Accumulated Wealth - My Grandma Dorothy left this world wealthy. Her three children evenly split an inheritance of nine dollars and the little girls in the family took turns choosing pieces of her costume jewelry. At her funeral, a church full of people shared heart warming stories about her life. I was always certain that I was the most special person in the world to her, only to hear a multitude of others voice the same sincere perception. Afterwards, she was elegantly transported to her grave in a horse-drawn hearse (my Grandpa would have been pleased with his children). I'd like to achieve a similar ending, but the material aspect will be especially challenging. I suspect Bobby and Laura will still have to sort through several hundred boxes of depression glass. There is hope though. I'm down to only six antique sewing machines ;)

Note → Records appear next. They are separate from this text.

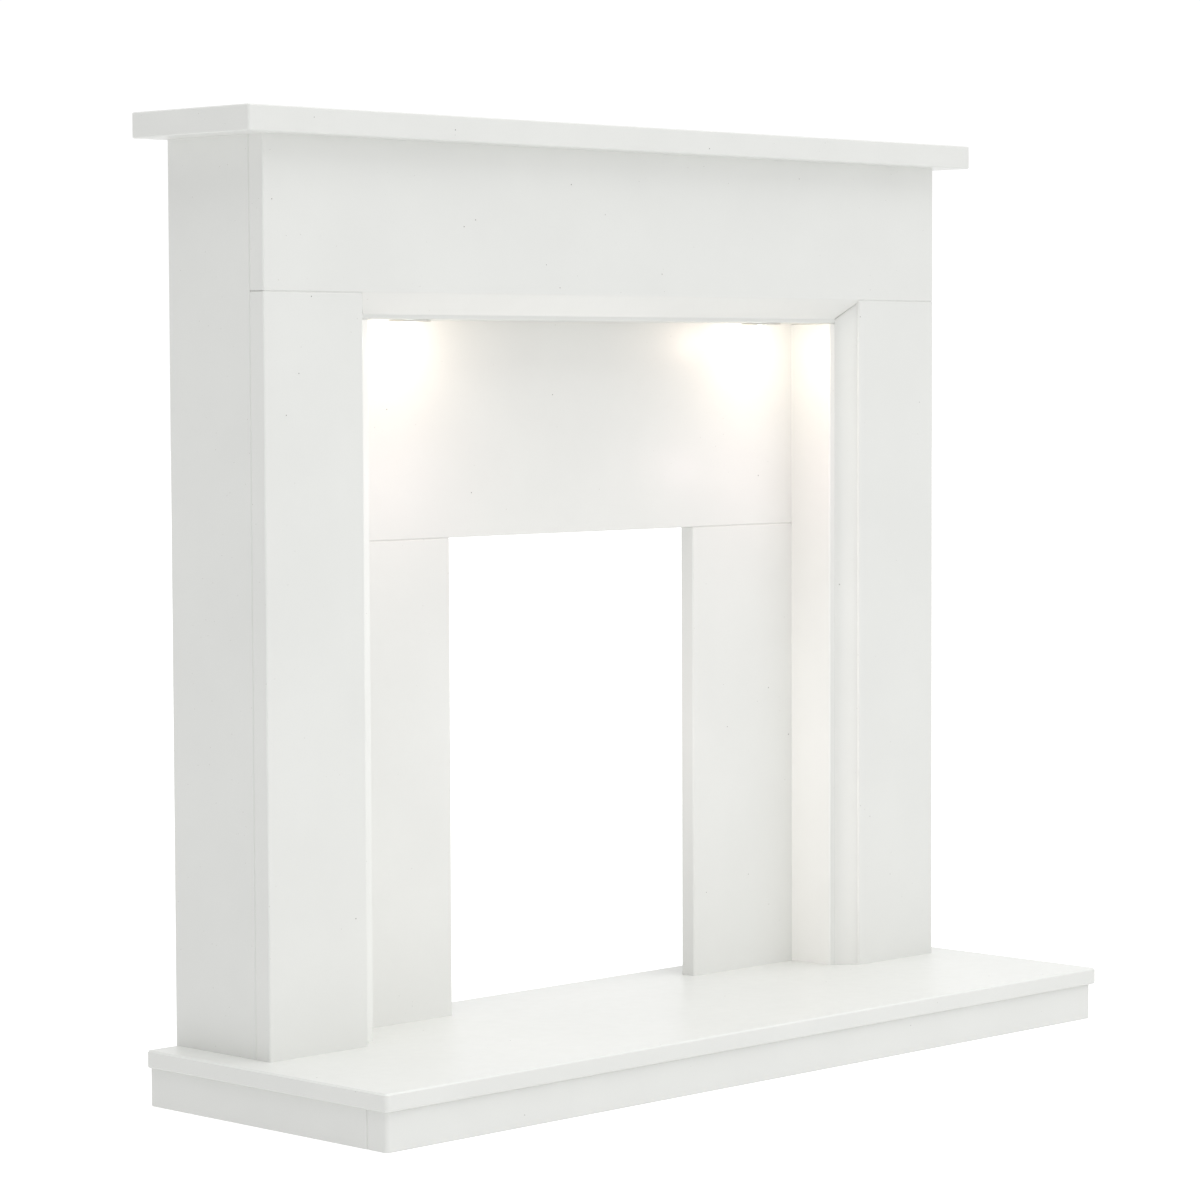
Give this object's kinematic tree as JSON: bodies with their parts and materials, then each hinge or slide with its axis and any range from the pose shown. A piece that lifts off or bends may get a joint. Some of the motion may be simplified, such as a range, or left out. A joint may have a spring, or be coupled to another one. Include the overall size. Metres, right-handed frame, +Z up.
{
  "type": "electric fireplace surround",
  "caption": "White micro-marble fire surround with shelf, lit recess, three-piece back panel with an open cut-out for an inset electric fire, and a boxed hearth.",
  "frame": {"origin": "on the floor at the centre of the footprint", "axes": "+X to the right of someone facing the front, +Y back towards the wall, +Z up"},
  "size_m": [1.221, 0.41, 1.1151],
  "materials": {
    "micro_marble": "satin, polished micro-marble with sparse fine dark specks",
    "softwood": "planed softwood",
    "zinc_steel": "bright zinc plate",
    "bezel_nickel": "satin nickel",
    "heat_sink_aluminium": "turned aluminium",
    "lens_frosted": "frosted, lit warm white",
    "led_module": "phosphor-coated board",
    "white_plastic": "moulded, fine texture",
    "white_cable": "matt PVC sheath"
  },
  "bodies": {
    "root": {"back_panel_leg_left": "micro_marble", "back_panel_leg_right": "micro_marble", "back_panel_top": "micro_marble", "bracket_screw_left": "zinc_steel", "bracket_screw_right": "zinc_steel", "corner_batten_left": "softwood", "corner_batten_right": "softwood", "downlight_left_bezel": "bezel_nickel", "downlight_left_clip_inner_pin": "zinc_steel", "downlight_left_clip_outer_pin": "zinc_steel", "downlight_left_heat_sink": "heat_sink_aluminium", "downlight_left_led_module": "led_module", "downlight_left_lens": "lens_frosted", "downlight_right_bezel": "bezel_nickel", "downlight_right_clip_inner_pin": "zinc_steel", "downlight_right_clip_outer_pin": "zinc_steel", "downlight_right_heat_sink": "heat_sink_aluminium", "downlight_right_led_module": "led_module", "downlight_right_lens": "lens_frosted", "header_batten": "softwood", "header_front": "micro_marble", "hearth_front_riser": "micro_marble", "hearth_rear_riser": "micro_marble", "hearth_rib_left": "micro_marble", "hearth_rib_right": "micro_marble", "hearth_side_riser_left": "micro_marble", "hearth_side_riser_right": "micro_marble", "hearth_slab": "micro_marble", "inner_return_left": "micro_marble", "inner_return_right": "micro_marble", "joint_strap_left": "zinc_steel", "joint_strap_right": "zinc_steel", "lead_left": "white_cable", "lead_right": "white_cable", "led_driver": "white_plastic", "leg_front_left": "micro_marble", "leg_front_right": "micro_marble", "mantel_shelf": "micro_marble", "return_batten_left": "softwood", "return_batten_right": "softwood", "side_panel_left": "micro_marble", "side_panel_right": "micro_marble", "soffit_batten": "softwood", "soffit_panel": "micro_marble", "strap_screw_left_lower": "zinc_steel", "strap_screw_left_upper": "zinc_steel", "strap_screw_right_lower": "zinc_steel", "strap_screw_right_upper": "zinc_steel", "switch_housing": "white_plastic", "switch_lead": "white_cable", "wall_bracket_left": "zinc_steel", "wall_bracket_right": "zinc_steel"},
    "downlight_left_clip_inner": {"downlight_left_clip_inner": "zinc_steel"},
    "downlight_left_clip_outer": {"downlight_left_clip_outer": "zinc_steel"},
    "downlight_right_clip_inner": {"downlight_right_clip_inner": "zinc_steel"},
    "downlight_right_clip_outer": {"downlight_right_clip_outer": "zinc_steel"},
    "switch_rocker": {"switch_rocker": "white_plastic"}
  },
  "joints": [
    {"name": "downlight_left_clip_inner_hinge", "type": "hinge", "parent": "root", "child": "downlight_left_clip_inner", "pos_m": [-0.2812, 0.088, 0.9156], "axis": [0, -1, 0], "range_deg": [0, 95], "stiffness_Nm_per_rad": 0.02, "springref_deg": -34.38},
    {"name": "downlight_left_clip_outer_hinge", "type": "hinge", "parent": "root", "child": "downlight_left_clip_outer", "pos_m": [-0.3188, 0.088, 0.9156], "axis": [0, 1, 0], "range_deg": [0, 95], "stiffness_Nm_per_rad": 0.02, "springref_deg": -34.38},
    {"name": "downlight_right_clip_inner_hinge", "type": "hinge", "parent": "root", "child": "downlight_right_clip_inner", "pos_m": [0.2812, 0.088, 0.9156], "axis": [0, 1, 0], "range_deg": [0, 95], "stiffness_Nm_per_rad": 0.02, "springref_deg": -34.38},
    {"name": "downlight_right_clip_outer_hinge", "type": "hinge", "parent": "root", "child": "downlight_right_clip_outer", "pos_m": [0.3188, 0.088, 0.9156], "axis": [0, -1, 0], "range_deg": [0, 95], "stiffness_Nm_per_rad": 0.02, "springref_deg": -34.38},
    {"name": "switch_rocker_hinge", "type": "hinge", "parent": "root", "child": "switch_rocker", "pos_m": [0.568, 0.14, 0.96], "axis": [0, -1, 0], "range_deg": [0, 14]}
  ]
}
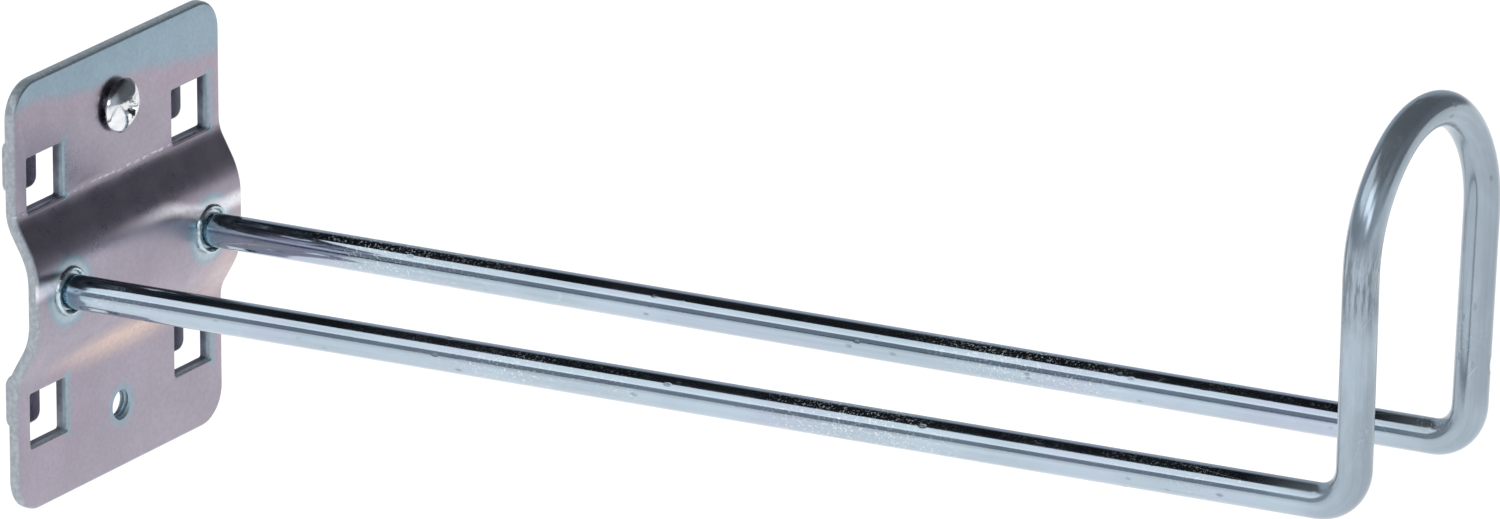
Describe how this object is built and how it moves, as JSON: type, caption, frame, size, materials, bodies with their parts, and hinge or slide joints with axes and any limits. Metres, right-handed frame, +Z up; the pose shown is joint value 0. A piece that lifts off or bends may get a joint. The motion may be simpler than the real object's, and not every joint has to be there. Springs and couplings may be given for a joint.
{
  "type": "tool panel hook",
  "caption": "Steel hook for a square-hole tool panel: ribbed plate with hanging tabs, bent wire arms with an upturned end loop, and a clamp screw.",
  "frame": {"origin": "centre of the plate's outline, on the plate's flat back face that meets the tool panel", "axes": "+Z up the plate, +X across it, +Y into the tool panel; the arms run out along -Y"},
  "size_m": [0.054, 0.2411, 0.1049],
  "materials": {
    "plate_zinc": "satin zinc plating with a faint mauve and blue tint",
    "wire_zinc": "bright drawn wire, zinc plated, lightly scuffed",
    "weld_zinc": "zinc plated weld metal",
    "screw_zinc": "bright zinc plating"
  },
  "bodies": {
    "rack": {"back_plate": "plate_zinc", "hook_wire": "wire_zinc", "left_weld_collar": "weld_zinc", "right_weld_collar": "weld_zinc"},
    "screw": {"clamp_screw": "screw_zinc"}
  },
  "joints": [
    {"name": "screw_turn", "type": "hinge", "parent": "rack", "child": "screw", "pos_m": [0, -0.002, 0.02435], "axis": [0, 1, 0], "range_deg": [-1080, 335]}
  ]
}
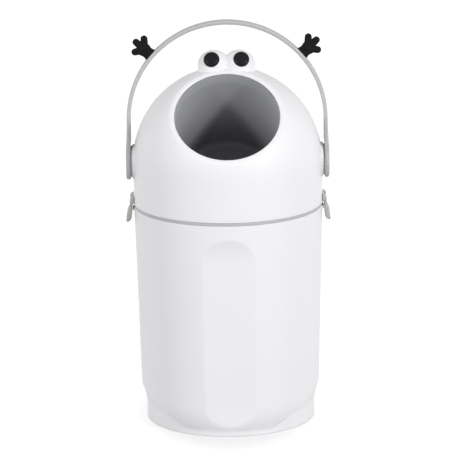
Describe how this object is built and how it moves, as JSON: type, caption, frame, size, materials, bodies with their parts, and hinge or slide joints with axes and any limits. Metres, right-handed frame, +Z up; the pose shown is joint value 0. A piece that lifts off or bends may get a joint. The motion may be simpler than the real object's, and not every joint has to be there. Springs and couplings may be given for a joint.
{
  "type": "nappy bin",
  "caption": "Tall round nappy bin with a lift-off domed hood, a slanted mouth, and a carrying handle that turns the drum inside to drop a nappy into the bag.",
  "frame": {"origin": "on the floor, under the middle of the foot", "axes": "+Z up, front with the mouth towards -Y, the drum's axle along X"},
  "size_m": [0.2944, 0.27, 0.5805],
  "materials": {
    "white_shell": "smooth satin moulded polypropylene",
    "ring_grey": "satin moulded grey",
    "seal_rubber": "soft matt grey sealing rubber",
    "bush_grey": "satin moulded darker grey",
    "pupil_black": "polished black",
    "steel": "plated",
    "clip_grey": "satin moulded light grey",
    "drum_grey": "satin moulded grey",
    "axle_grey": "satin moulded grey",
    "handle_grey": "satin moulded light grey",
    "hand_black": "soft matt black"
  },
  "bodies": {
    "bucket": {"base_shell": "white_shell", "bag_ring": "ring_grey"},
    "hood": {"hood_shell": "white_shell", "rim_gasket": "seal_rubber", "mouth_seal": "seal_rubber", "axle_bush_left": "bush_grey", "axle_bush_right": "bush_grey", "eye_housing": "white_shell", "eye_pupil_left": "pupil_black", "eye_pupil_right": "pupil_black", "clip_bracket_left": "clip_grey", "clip_bracket_right": "clip_grey", "clip_pin_left": "steel", "clip_pin_right": "steel"},
    "drum": {"drum_front": "drum_grey", "drum_back": "drum_grey", "cup_wall": "drum_grey", "cup_floor": "drum_grey", "drum_screws": "steel", "axle_left": "axle_grey", "axle_right": "axle_grey", "handle": "handle_grey", "handle_screw_left": "steel", "handle_screw_right": "steel", "hub_cap_left": "handle_grey", "hub_cap_right": "handle_grey", "hand_left": "hand_black", "hand_right": "hand_black"},
    "clip_left": {"clip_left": "clip_grey"},
    "clip_right": {"clip_right": "clip_grey"}
  },
  "joints": [
    {"name": "hood_lift", "type": "slide", "parent": "bucket", "child": "hood", "axis": [0, 0, 1], "range_m": [0, 0.3]},
    {"name": "drum_turn", "type": "hinge", "parent": "hood", "child": "drum", "pos_m": [0, 0, 0.3765], "axis": [1, 0, 0], "range_deg": [0, 135]},
    {"name": "clip_left_turn", "type": "hinge", "parent": "hood", "child": "clip_left", "pos_m": [-0.1386, 0, 0.3255], "axis": [0, 1, 0], "range_deg": [-7, 100]},
    {"name": "clip_right_turn", "type": "hinge", "parent": "hood", "child": "clip_right", "pos_m": [0.1386, 0, 0.3255], "axis": [0, -1, 0], "range_deg": [-7, 100]}
  ]
}
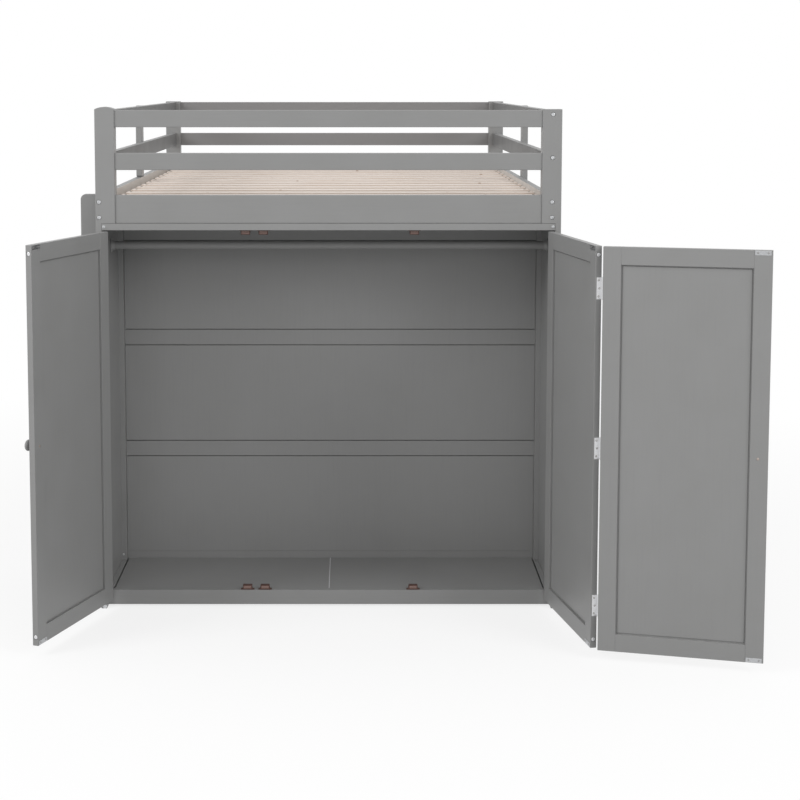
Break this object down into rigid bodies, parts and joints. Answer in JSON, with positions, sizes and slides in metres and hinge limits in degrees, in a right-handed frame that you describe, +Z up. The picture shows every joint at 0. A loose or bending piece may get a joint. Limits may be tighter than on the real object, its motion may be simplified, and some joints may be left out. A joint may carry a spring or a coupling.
{
  "type": "bunk bed",
  "caption": "Raised wooden bunk berth with guard rails and slats over a wardrobe with one hinged door, a folding pair of doors and a side ladder.",
  "frame": {"origin": "on the floor, under the middle of the wardrobe's footprint, at the foot of the floor bearer", "axes": "+X across the foot end, to the right as seen by someone facing the open wardrobe; +Y from foot to head; +Z up"},
  "size_m": [2.0891, 2.648, 1.571],
  "materials": {
    "grey_paint": "satin painted",
    "bare_pine": "planed, unfinished",
    "zinc_hardware": "zinc plated"
  },
  "bodies": {
    "bed_frame": {"front_left_post": "grey_paint", "front_right_post": "grey_paint", "rear_left_post": "grey_paint", "rear_right_post": "grey_paint", "front_top_guard": "grey_paint", "front_lower_guard": "grey_paint", "front_bed_rail": "grey_paint", "rear_top_guard": "grey_paint", "rear_lower_guard": "grey_paint", "rear_bed_rail": "grey_paint", "rear_stretcher": "grey_paint", "left_top_guard": "grey_paint", "left_lower_guard": "grey_paint", "left_bed_rail": "grey_paint", "left_guard_support": "grey_paint", "right_top_guard": "grey_paint", "right_lower_guard": "grey_paint", "right_bed_rail": "grey_paint", "right_guard_support": "grey_paint", "slat_01": "bare_pine", "slat_02": "bare_pine", "slat_03": "bare_pine", "slat_04": "bare_pine", "slat_05": "bare_pine", "slat_06": "bare_pine", "slat_07": "bare_pine", "slat_08": "bare_pine", "slat_09": "bare_pine", "slat_10": "bare_pine", "slat_11": "bare_pine", "slat_12": "bare_pine", "slat_13": "bare_pine", "slat_14": "bare_pine", "wardrobe_top": "grey_paint", "left_wardrobe_side": "grey_paint", "right_wardrobe_side": "grey_paint", "wardrobe_back": "grey_paint", "wardrobe_plinth": "grey_paint", "left_floor_board": "grey_paint", "right_floor_board": "grey_paint", "floor_bearer": "grey_paint", "hanging_rod": "grey_paint", "ladder": "grey_paint", "left_top_hinge_fixed_leaf": "zinc_hardware", "left_bottom_hinge_fixed_leaf": "zinc_hardware", "right_top_hinge_fixed_leaf": "zinc_hardware", "right_bottom_hinge_fixed_leaf": "zinc_hardware"},
    "left_door_body": {"left_door": "grey_paint", "left_door_knob": "grey_paint", "left_top_hinge_door_leaf": "zinc_hardware", "left_bottom_hinge_door_leaf": "zinc_hardware"},
    "inner_door_body": {"inner_fold_door": "grey_paint", "right_top_hinge_door_leaf": "zinc_hardware", "right_bottom_hinge_door_leaf": "zinc_hardware", "fold_top_hinge_fixed_leaf": "zinc_hardware", "fold_bottom_hinge_fixed_leaf": "zinc_hardware"},
    "outer_door_body": {"outer_fold_door": "grey_paint", "fold_door_knob": "grey_paint", "fold_top_hinge_door_leaf": "zinc_hardware", "fold_bottom_hinge_door_leaf": "zinc_hardware"}
  },
  "joints": [
    {"name": "left_door_hinge", "type": "hinge", "parent": "bed_frame", "child": "left_door_body", "pos_m": [-0.6955, -0.2034, 0.613], "axis": [0, 0, -1], "range_deg": [-109.6, 60]},
    {"name": "right_door_hinge", "type": "hinge", "parent": "bed_frame", "child": "inner_door_body", "pos_m": [0.6955, -0.2034, 0.613], "axis": [0, 0, 1], "range_deg": [-100.1, 20]},
    {"name": "fold_hinge", "type": "hinge", "parent": "inner_door_body", "child": "outer_door_body", "pos_m": [0.77681, -0.65988, 0.613], "axis": [0, 0, 1], "range_deg": [-65.8, 99]}
  ]
}
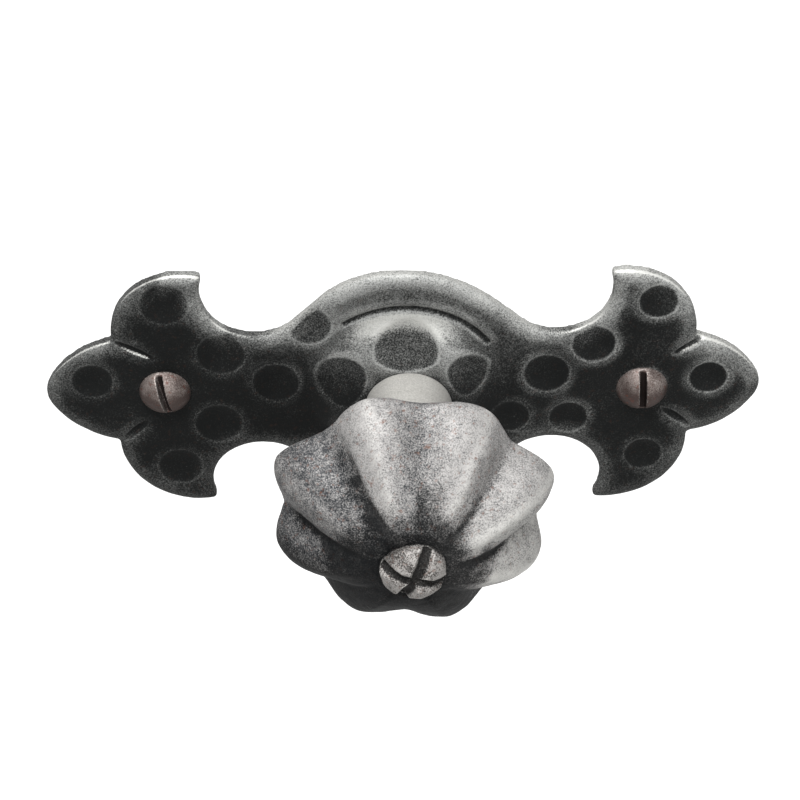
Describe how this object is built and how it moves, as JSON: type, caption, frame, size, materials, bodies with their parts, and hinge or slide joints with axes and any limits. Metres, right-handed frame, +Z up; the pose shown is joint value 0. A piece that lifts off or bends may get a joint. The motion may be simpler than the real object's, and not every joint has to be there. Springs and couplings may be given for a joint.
{
  "type": "cabinet knob with backplate",
  "caption": "Fluted wrought cabinet knob riveted on a turned neck to a hammered backplate with hooked petal ends, fixed by round-head wood screws.",
  "frame": {"origin": "middle of the backplate's back face, in the plane that lies against the door or drawer front", "axes": "X along the backplate, +Z up, the knob stands out towards -Y"},
  "size_m": [0.095, 0.0524, 0.0391],
  "materials": {
    "blackened_plate": "hammered, blackened and waxed steel with rubbed grey edges",
    "bare_neck": "turned bare steel, dull",
    "rubbed_knob": "forged steel, blackened and rubbed back to a speckled grey",
    "blackened_rivet": "chiselled and blackened steel, bright on the worn pads",
    "aged_screws": "dull nickelled steel with a brown tinge of rust"
  },
  "bodies": {
    "root": {"backplate": "blackened_plate", "neck": "bare_neck", "knob": "rubbed_knob", "rivet": "blackened_rivet", "screw_left": "aged_screws", "screw_right": "aged_screws"}
  },
  "joints": []
}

Hobbies - Everyone should have an activity that they enjoy. I started restoring old sewing machines shortly after I retired from the USAF. We were going out to dinner and saw an old Singer machine on the curb. HyeSuk mentioned that it reminded her of the machine she learned to sew on, so I picked it up. After replacing the power cord (everything my Dad taught me about electricity), refinishing the wood and metal, cleaning and oiling, it worked remarkably well.


I'm currently restoring a new number 23 (the old number 23 is still in Bobby's apartment in Hawaii) I'm the "I can't believe someone did that" person often mentioned on the Antique Roadshow (and really don't care) My only goal is to protect the machine from the environment and return it to an operational condition. Old sewing machines aren't worth much money, because so many were made. Even with machines over a 100 years old , it is unusual to find one that is mechanically broken.

Political Office - I'm going to run for a political office, but my aspiration will have to wait until I return to our great country. I remember standing by my Dad at the Cheyenne County Fair when he was running for County Commissioner. I still remember the answer he gave to an individual who asked why he didn't have any bumper stickers or campaign buttons, "I'm not going to spend money on things I don't need and I'll treat your money the same way."

Wisdom -  I think I'll enjoy this category.  Over the years, I've been involved in enough foolishness to have learned a little the hard way about its  antonym.   Fortunately, "where you end up is more dependent on the direction you're currently heading than where you started out from."  While searching the Internet to see if I'd stolen someone else's words I came up with another interesting quote by Lao Tsu, "If you do not change direction, you may end up where you are heading."